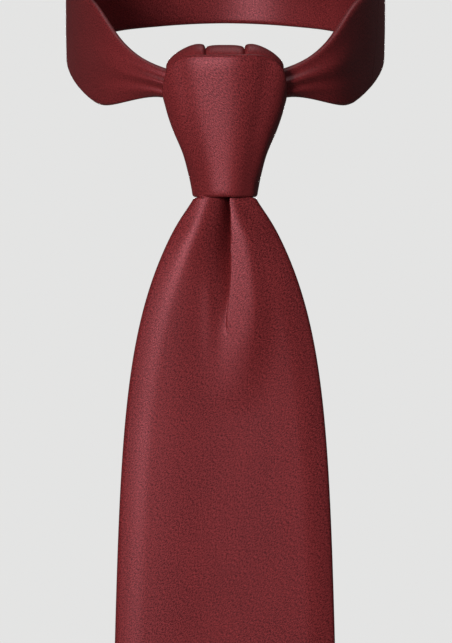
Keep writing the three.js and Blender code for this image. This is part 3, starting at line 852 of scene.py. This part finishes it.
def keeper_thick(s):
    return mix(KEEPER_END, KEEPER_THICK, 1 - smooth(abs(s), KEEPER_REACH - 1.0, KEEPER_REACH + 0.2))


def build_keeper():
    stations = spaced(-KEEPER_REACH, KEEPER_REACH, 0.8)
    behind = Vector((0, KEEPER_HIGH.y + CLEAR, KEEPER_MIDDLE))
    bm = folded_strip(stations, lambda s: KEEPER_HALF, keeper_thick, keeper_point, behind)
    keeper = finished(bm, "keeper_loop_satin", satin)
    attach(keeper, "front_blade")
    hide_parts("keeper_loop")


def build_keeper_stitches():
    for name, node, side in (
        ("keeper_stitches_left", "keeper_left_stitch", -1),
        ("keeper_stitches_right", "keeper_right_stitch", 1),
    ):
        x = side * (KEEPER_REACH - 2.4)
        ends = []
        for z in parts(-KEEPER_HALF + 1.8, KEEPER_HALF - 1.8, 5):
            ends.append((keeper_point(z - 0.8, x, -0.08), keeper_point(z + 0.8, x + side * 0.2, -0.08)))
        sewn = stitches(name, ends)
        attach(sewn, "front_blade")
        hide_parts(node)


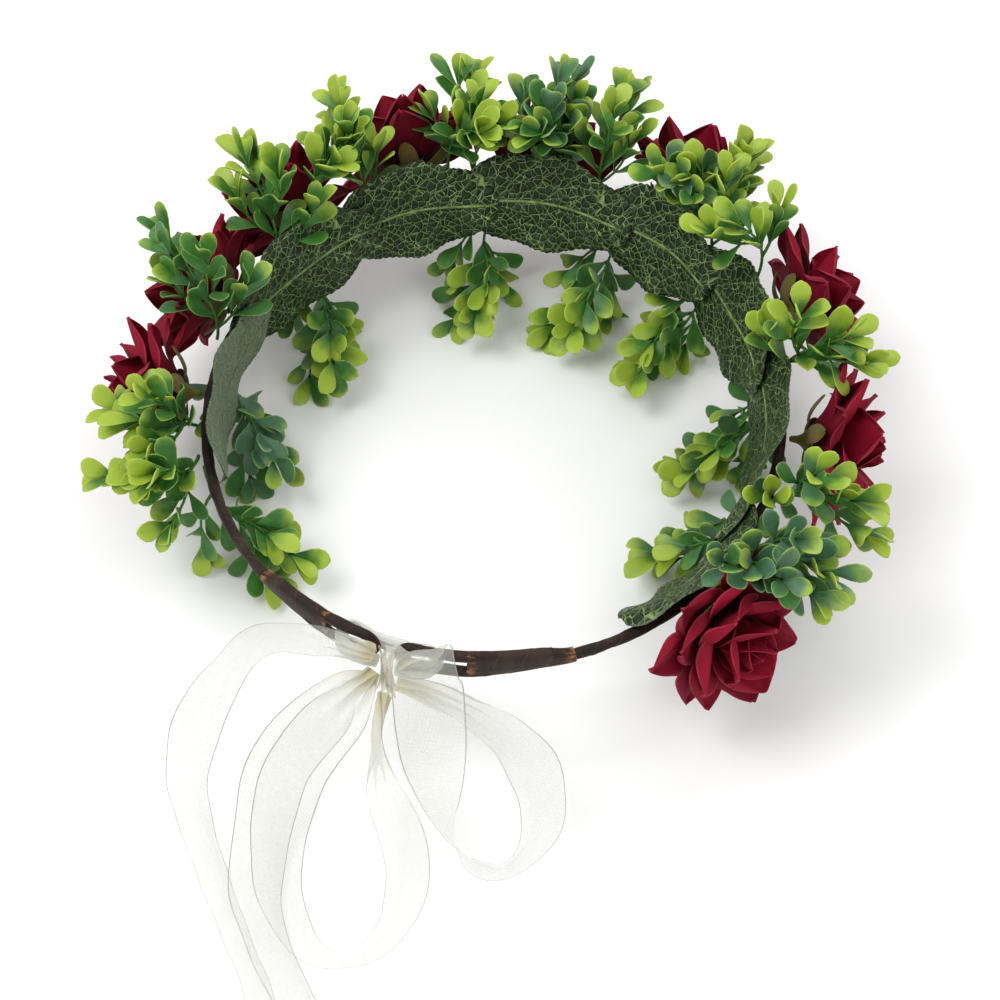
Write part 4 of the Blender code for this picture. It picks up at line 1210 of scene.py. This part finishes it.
--------------------------------------------------
• _DO THIS_:
Go through the data and return every record exactly.

• _PROBLEM SOLUTION_:
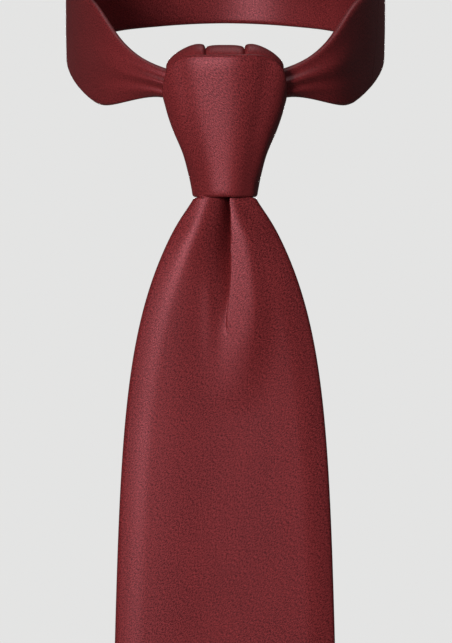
Keep writing the three.js and Blender code for this image. This is part 3, starting at line 852 of scene.py. This part finishes it.
def keeper_thick(s):
    return mix(KEEPER_END, KEEPER_THICK, 1 - smooth(abs(s), KEEPER_REACH - 1.0, KEEPER_REACH + 0.2))


def build_keeper():
    stations = spaced(-KEEPER_REACH, KEEPER_REACH, 0.8)
    behind = Vector((0, KEEPER_HIGH.y + CLEAR, KEEPER_MIDDLE))
    bm = folded_strip(stations, lambda s: KEEPER_HALF, keeper_thick, keeper_point, behind)
    keeper = finished(bm, "keeper_loop_satin", satin)
    attach(keeper, "front_blade")
    hide_parts("keeper_loop")


def build_keeper_stitches():
    for name, node, side in (
        ("keeper_stitches_left", "keeper_left_stitch", -1),
        ("keeper_stitches_right", "keeper_right_stitch", 1),
    ):
        x = side * (KEEPER_REACH - 2.4)
        ends = []
        for z in parts(-KEEPER_HALF + 1.8, KEEPER_HALF - 1.8, 5):
            ends.append((keeper_point(z - 0.8, x, -0.08), keeper_point(z + 0.8, x + side * 0.2, -0.08)))
        sewn = stitches(name, ends)
        attach(sewn, "front_blade")
        hide_parts(node)


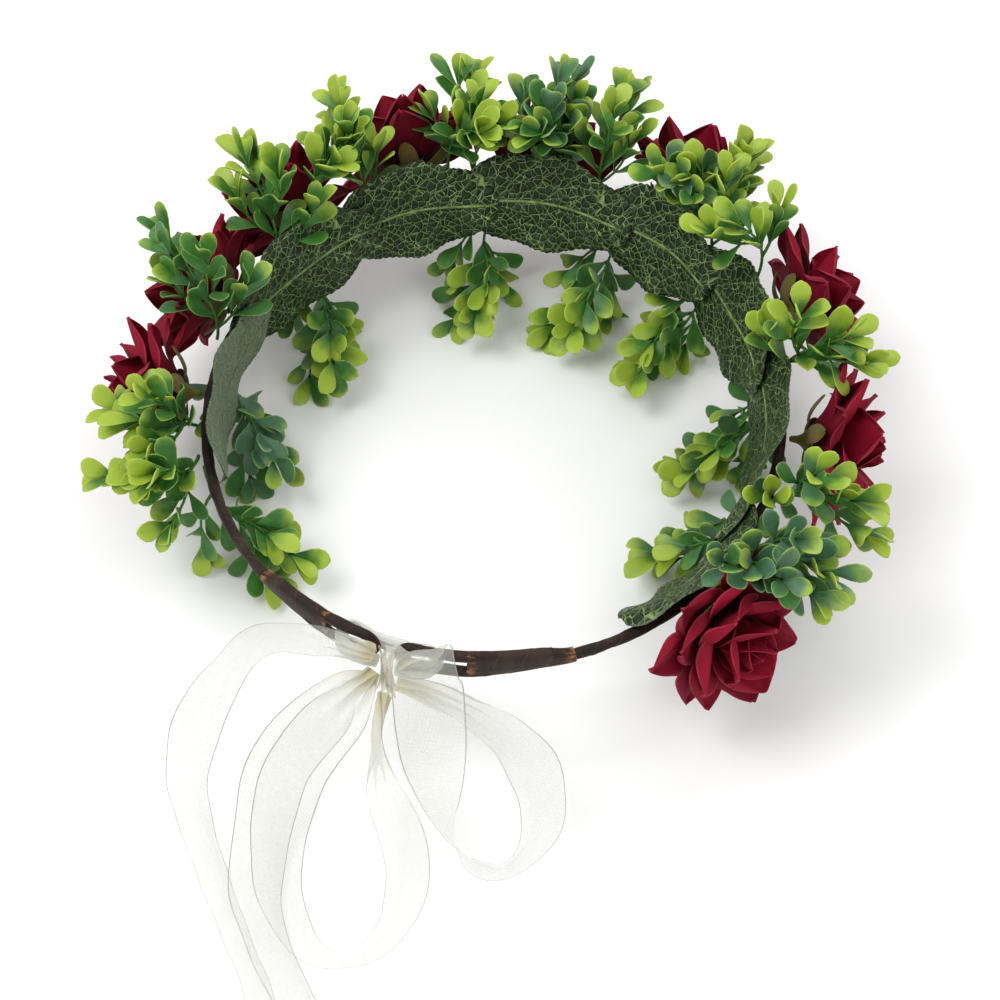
Write part 4 of the Blender code for this picture. It picks up at line 1210 of scene.py. This part finishes it.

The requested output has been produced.